Lexicon Pharmaceuticals has won FDA approval for its carcinoid syndrome diarrhea treatment Xermelo™ (telotristat ethyl) in combination with somatostatin analog (SSA) therapy in adults inadequately controlled by SSA therapy alone.

Xermelo is the first oral therapy to be approved for diarrhea tied to carcinoid syndrome, a rare and debilitating condition affecting people with metastatic neuroendocrine tumors (mNETs).

Xermelo, formerly LX1032, is designed to stop the overproduction of serotonin inside mNET cells by targeting tryptophan hydroxylase, an enzyme that mediates excess serotonin production within those cells. The drug will be offered as 250-mg tablets to be taken three times daily with food.

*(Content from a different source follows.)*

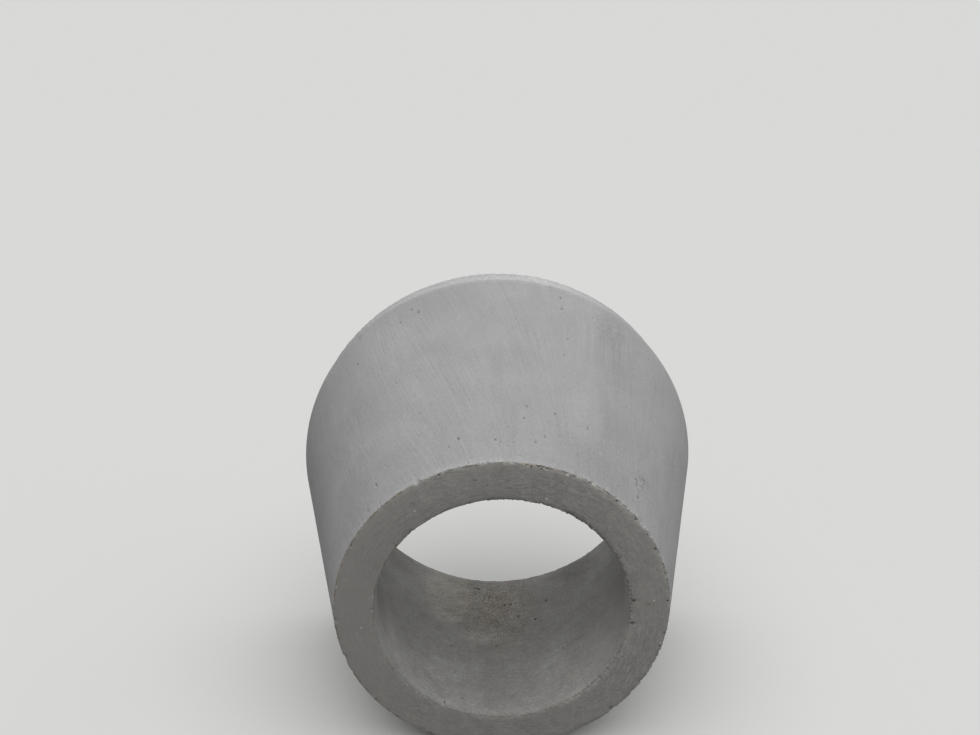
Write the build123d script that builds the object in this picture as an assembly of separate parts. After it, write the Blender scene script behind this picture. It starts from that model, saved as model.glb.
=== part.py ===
"""Eccentric precast concrete manhole cone, lying on its straight side.

The cone reduces a round chamber to a narrower round access opening. One side of it is
straight, and the piece lies on that side. Its axis runs along +Y, from the narrow mouth to
the wide base, and +Z is up. The origin is on the floor under the middle of its outline.
"""
from build123d import *
import os

# Driving dimensions, in millimetres
length = 550  # from the mouth's face to the base's face
mouth_outside = 796  # diameter over the narrow end
mouth_bore = 600  # clear diameter of the narrow end
mouth_floor_wall = 99  # wall on the straight side, at the narrow end
mouth_rim_outside = 6  # straight rim before the outer taper starts
mouth_neck_inside = 60  # straight stretch of the bore before it widens
base_outside = 1105  # diameter over the wide end
base_bore = 914  # clear diameter of the wide end
base_floor_wall = 108  # wall on the straight side, at the wide end
base_collar_outside = 90  # straight band round the wide end
base_collar_inside = 90
mouth_bevel = 4  # outer edge of the narrow end
bore_bevel = 6  # worn inner edge of the narrow end
base_bevel = 5  # both edges of the wide end

# Places along the axis
mouth_y = -length / 2
base_y = length / 2
floor = 0  # height of the outer form's straight side
match = 0.01  # how near an edge's place and radius must be to the ones asked for


def disc(diameter, y, lowest):
    """A round face across the axis, at a place along it, with its lowest point at a height."""
    centre = (0, y, lowest + diameter / 2)
    return Plane(origin=centre, x_dir=(1, 0, 0), z_dir=(0, 1, 0)) * Circle(diameter / 2)


def stepped_cone(mouth_size, mouth_lowest, mouth_straight, base_size, base_lowest, base_straight):
    """A straight neck, an oblique taper and a straight collar, in one solid.

    Each end has a diameter, the height of its lowest point over the floor, and the length
    of its straight stretch. The taper between them leans up from the lower side.
    """
    taper_start = mouth_y + mouth_straight
    taper_end = base_y - base_straight
    neck = extrude(disc(mouth_size, mouth_y, mouth_lowest), amount=mouth_straight)
    narrow_end = disc(mouth_size, taper_start, mouth_lowest)
    wide_end = disc(base_size, taper_end, base_lowest)
    taper = loft([narrow_end, wide_end], ruled=True)
    collar = extrude(wide_end, amount=base_straight)
    return neck + taper + collar


def rim(solid, y, diameter):
    """The circular edge of one diameter on the end face at a given place."""
    return [
        edge
        for edge in solid.edges().filter_by(GeomType.CIRCLE)
        if abs(edge.center().Y - y) < match and abs(edge.radius - diameter / 2) < match
    ]


def manhole_cone():
    """The whole casting: the outer form less the hollow, with its four rims eased."""
    narrow_form = (mouth_outside, floor, mouth_rim_outside)
    wide_form = (base_outside, floor, base_collar_outside)
    outer = stepped_cone(*narrow_form, *wide_form)
    narrow_hollow = (mouth_bore, mouth_floor_wall, mouth_neck_inside)
    wide_hollow = (base_bore, base_floor_wall, base_collar_inside)
    hollow = stepped_cone(*narrow_hollow, *wide_hollow)
    cone = outer - hollow
    cone = chamfer(rim(cone, mouth_y, mouth_bore), bore_bevel)
    cone = chamfer(rim(cone, mouth_y, mouth_outside), mouth_bevel)
    cone = chamfer(rim(cone, base_y, base_outside), base_bevel)
    return chamfer(rim(cone, base_y, base_bore), base_bevel)


os.makedirs("parts", exist_ok=True)
export_step(manhole_cone(), "parts/manhole_cone.step")
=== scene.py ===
import math
import random

import bmesh
import bpy
from mathutils import Matrix, Vector, kdtree, noise


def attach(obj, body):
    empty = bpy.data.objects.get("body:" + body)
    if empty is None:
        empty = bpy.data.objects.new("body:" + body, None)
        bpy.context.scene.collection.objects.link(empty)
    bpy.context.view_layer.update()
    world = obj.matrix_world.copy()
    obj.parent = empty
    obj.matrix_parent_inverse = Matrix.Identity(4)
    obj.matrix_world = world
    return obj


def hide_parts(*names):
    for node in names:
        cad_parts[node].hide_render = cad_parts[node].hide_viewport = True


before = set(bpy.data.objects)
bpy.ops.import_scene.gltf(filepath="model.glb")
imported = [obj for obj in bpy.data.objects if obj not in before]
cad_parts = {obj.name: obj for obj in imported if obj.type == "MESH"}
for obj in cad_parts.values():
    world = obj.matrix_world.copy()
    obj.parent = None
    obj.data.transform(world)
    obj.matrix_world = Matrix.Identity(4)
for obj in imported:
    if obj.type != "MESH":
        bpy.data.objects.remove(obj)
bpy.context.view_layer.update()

# The camera stands a step in front of the narrow mouth, at eye height, and looks down
# on the cone, almost in line with its axis.
eye = bpy.data.objects.new("eye", bpy.data.cameras.new("eye"))
eye.data.sensor_width = 36.0
eye.data.lens = 26.118
eye.data.clip_end = 200.0
eye.location = (-0.0473, -1.6774, 1.4779)
look_down = math.radians(18.406)
look_aside = math.radians(-0.767)
eye.rotation_euler = (math.radians(90) - look_down, 0.0, look_aside)
bpy.context.scene.collection.objects.link(eye)
bpy.context.scene.camera = eye

# The body is one casting of plain concrete. It was cast standing in a steel mould, so its
# outside and its hollow are smooth, and both ring faces were struck off by hand.
# Its section is drawn once round the wall, and each point of it is a ring across the axis.
mouth_y, base_y = -0.275, 0.275
mouth_outside, mouth_inside = 0.398, 0.300  # radii of the narrow end
base_outside, base_inside = 0.5525, 0.457  # radii of the wide end
mouth_height, bore_height = 0.398, 0.399  # heights of the ring centres
base_height, chamber_height = 0.5525, 0.565
rim_end_y, neck_end_y, collar_y = -0.269, -0.215, 0.185
mouth_ease, bore_ease, base_ease = 0.003, 0.004, 0.005  # worn roundings of the edges
ring_points = 400
taper_rings, collar_rings, base_face_rings = 44, 10, 8
chamber_rings, flare_rings, neck_rings, mouth_face_rings = 8, 34, 7, 14
OUTSIDE, RING, HOLLOW = 0, 1, 2
section = []  # (y, radius, centre height, surface)


def run_to(y, radius, height, rings, surface):
    """Goes straight on along the section to a ring, with even rings on the way."""
    begin = section[-1][:3]
    for step in range(1, rings + 1):
        share = step / rings
        place = [a + (b - a) * share for a, b in zip(begin, (y, radius, height))]
        section.append((*place, surface))


def round_edge(y, radius, height, ease, quarter, surface, steps=4):
    """Turns an edge with a rounding; quarters count from the narrow end's outer edge."""
    middle_y = y + (ease if quarter in (0, 3) else -ease)
    middle_radius = radius + (-ease if quarter in (0, 1) else ease)
    for step in range(steps + 1):
        turn = math.radians(90 * (quarter - 1 + step / steps))
        place = (middle_y + ease * math.sin(turn), middle_radius + ease * math.cos(turn), height)
        section.append((*place, surface))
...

Lexicon said yesterday Xermelo will be in select specialty pharmacies beginning Monday in the U.S., where the company holds all commercial rights. Ipsen holds commercialization rights to the drug in Europe and other countries outside the U.S. and Japan through a license and collaboration agreement with Lexicon, which developed the drug and steered its development through clinical trials and regulatory review.

Xermelo’s safety and efficacy were established in a Phase III trial in which 33% of participants randomized to add Xermelo with SSA saw an average reduction of two bowel movements per day, compared to 4% of patients randomized to a combination of placebo and SSA.

The 12-week double-blind trial included 90 adult participants with well-differentiated mNETs and carcinoid syndrome diarrhea, all having between four to 12 daily bowel movements despite using SSA at a stable dose for at least 3 months.

“We are proud to have discovered and developed this ground-breaking orphan drug, and it is an honor to make it available for the thousands of patients currently suffering from this condition who wish to lead a more routine life with fewer incidences of severe diarrhea,” Lexicon president and CEO Lonnel Coats said in a statement.

In addition to Xermelo, Lexicon has a pipeline of clinical and preclinical drug candidates in diabetes and metabolism and neuropathic pain.